Saturday, June 14, 2008

We Should Have Read The Sign

I hate when a restaurant stinks. No panacea exists for a bad meal; it lingers and stains the rest of your evening and sometimes week(end). Every time you drive by the restaurant or someone mentions it, you react in terror. The meal haunts you.

Unfortunately, Lady and I had that experience last night. People have raved to us about The Delachaise for months now. Well, everything missed the mark last night, from service to food it was a study in blah. However, I think the bar area is nice and I would go there for a drink again, just not to eat.

The Delachaise operates on St. Charles, down the side street from the old Hyde Park (the one where Come on Be My Baby Tonight bartended during Real World: New Orleans). Its quaint, European, and reminds one of being in a rail car. All very good things.

We walked in and wandered. The place was packed, seemed to be a good vibe but where was a hostess, maitre'd, waiter, to steer us in the right direction. We ambled toward the bar and stood around wondering if we were hip enough for this spot. The answer no.

Finally I spotted someone who looked like they may work here or at least someone who looked like they might know a person who worked there. "So how do we grab a table?" I asked.

"Didn't you read the sign? Order at the bar," he said scurrying off.

So after waiting at the bar for about 5 minutes finally I got two orders of Spanish white and a menu that came on a board. Ok, frites, bruschetta, and the pasta of the day (lasagna). More ambling, dang we just missed a table. Finally one opened up. We grabbed it and I dutifully went back to the bartender to tell him where we were sitting. I was instructed to do so in a tone reminscent of Mom.

Out comes the Bruschetta. Charred bread topped with skirt steak, arugula, and two colored Bobby Flay-esque sauces. First bite wonderful. Beef had a good flavor, the sauces seemed to work together and the arugula added pepper. Next bite, something began developing that reminded me of Little League. No, not that I was sitting on an uncomfortable bench. It was the unmistakable salinity laced flavor of sunflower seeds. Chef must be a smoker, this dish had some salt to it.
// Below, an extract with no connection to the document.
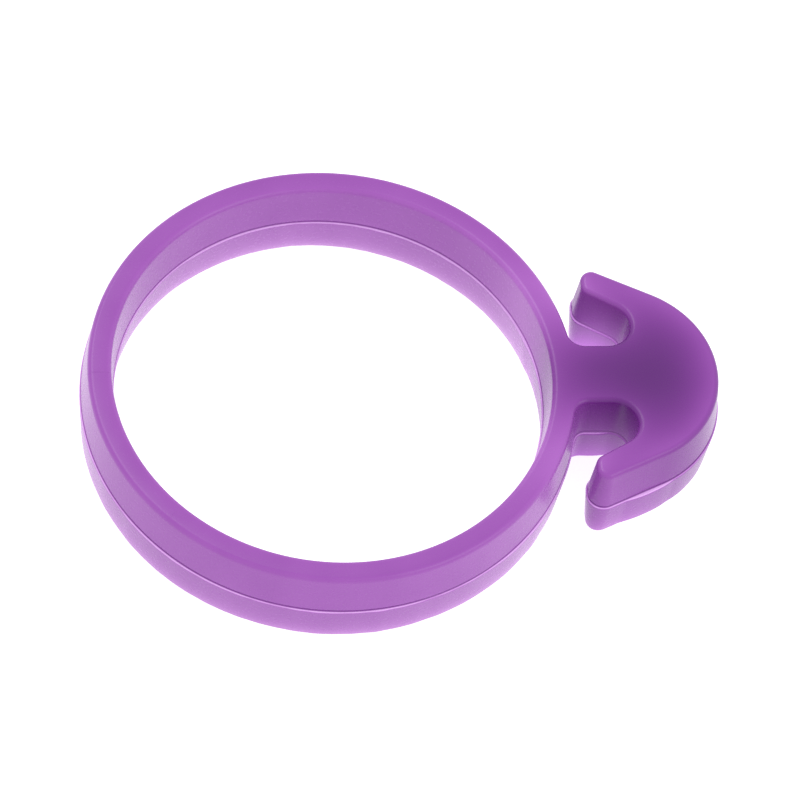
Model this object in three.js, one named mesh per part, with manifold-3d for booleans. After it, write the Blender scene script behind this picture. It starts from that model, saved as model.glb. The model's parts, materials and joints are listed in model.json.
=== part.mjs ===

Here come the frites. Fried in duck fat these are supposed to be the best fries in the city. They were not. Greasy and flaccid these frites did not deserve the French name attributed to them by the menu. I hope this restaurant is not so hard on money that they could only dole out a teaspoon of sauce per dipping container. I wish I could remember what the sauces were, but there was so little of them it does not seem worth mentioning.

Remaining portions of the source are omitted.